COLLECTED DATA —
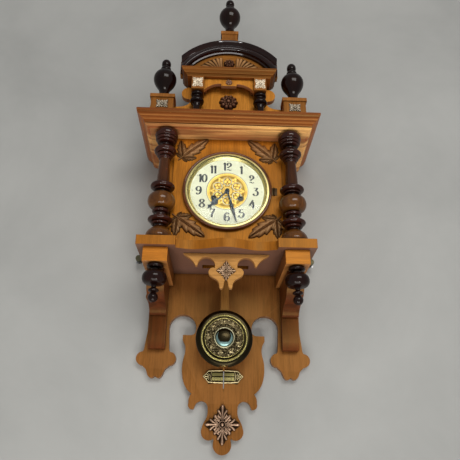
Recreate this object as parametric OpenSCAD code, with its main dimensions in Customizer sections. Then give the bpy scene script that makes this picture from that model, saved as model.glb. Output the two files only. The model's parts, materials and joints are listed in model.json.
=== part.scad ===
// Spring-driven wall clock with an open swinging pendulum, about 1890 to 1900.
// Millimetres. +X to the right, -Y towards the viewer, +Z up. Y = 0 is the wall.
// Inside the modules, heights run up from the bottom tip of the backboard and depths run
// out from the wall. up() moves everything so that the origin is the hanging hole.

/* [Backboard] */
// Thickness of the backboard
board_t = 14; // [12:0.5:16]
// Half the width of the backboard beside the case
board_half_w = 144; // [142:0.5:146]
// Height of the hanging hole above the bottom tip
hang_h = 560; // [550:1:566]
// Radius of the hanging hole in the hanger plate
hang_r = 4; // [3:0.25:5]
// Thickness of the hanger plate
hanger_t = 2; // [1.5:0.25:3]

/* [Case] */
// Height of the shelf's underside above the bottom tip
shelf_h = 325; // [322:1:328]
// Thickness of the shelf
shelf_t = 17; // [15:0.5:19]
// Half the width of the shelf
shelf_half_w = 155.5; // [154:0.5:158]
// Depth of the shelf from the wall
shelf_d = 165; // [164:0.5:167]
// Length of the columns, and so the height inside the case
column_l = 233; // [231:0.5:236]
// Half the outer width of the case
case_half_w = 118; // [116:0.5:119]
// Thickness of the case sides
side_t = 12; // [10:0.5:13]
// Depth of the front of the case, on which the door closes
case_d = 103; // [102.5:0.25:103.25]
// Distance of the column axes from the middle
column_x = 120.5; // [120:0.25:122]
// Depth of the column axes
column_d = 139; // [138:0.25:140]

/* [Cornice] */
// Half the width of the upper cornice
cornice_half_w = 179; // [177:0.5:182]
// Depth of the upper cornice
cornice_d = 171; // [170:0.5:174]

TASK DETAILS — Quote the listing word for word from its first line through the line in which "hanger_t = 2; // [1.5:0.25:3]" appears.

IN RESPONSE —
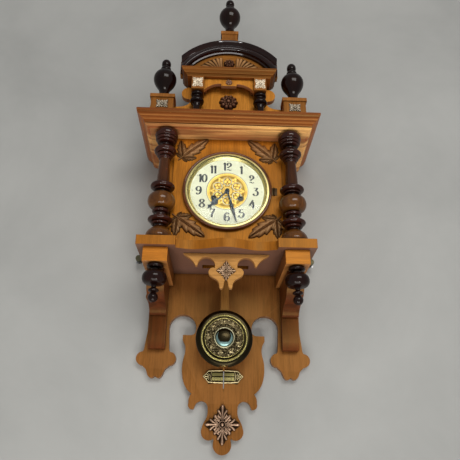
Recreate this object as parametric OpenSCAD code, with its main dimensions in Customizer sections. Then give the bpy scene script that makes this picture from that model, saved as model.glb. Output the two files only. The model's parts, materials and joints are listed in model.json.
=== part.scad ===
// Spring-driven wall clock with an open swinging pendulum, about 1890 to 1900.
// Millimetres. +X to the right, -Y towards the viewer, +Z up. Y = 0 is the wall.
// Inside the modules, heights run up from the bottom tip of the backboard and depths run
// out from the wall. up() moves everything so that the origin is the hanging hole.

/* [Backboard] */
// Thickness of the backboard
board_t = 14; // [12:0.5:16]
// Half the width of the backboard beside the case
board_half_w = 144; // [142:0.5:146]
// Height of the hanging hole above the bottom tip
hang_h = 560; // [550:1:566]
// Radius of the hanging hole in the hanger plate
hang_r = 4; // [3:0.25:5]
// Thickness of the hanger plate
hanger_t = 2; // [1.5:0.25:3]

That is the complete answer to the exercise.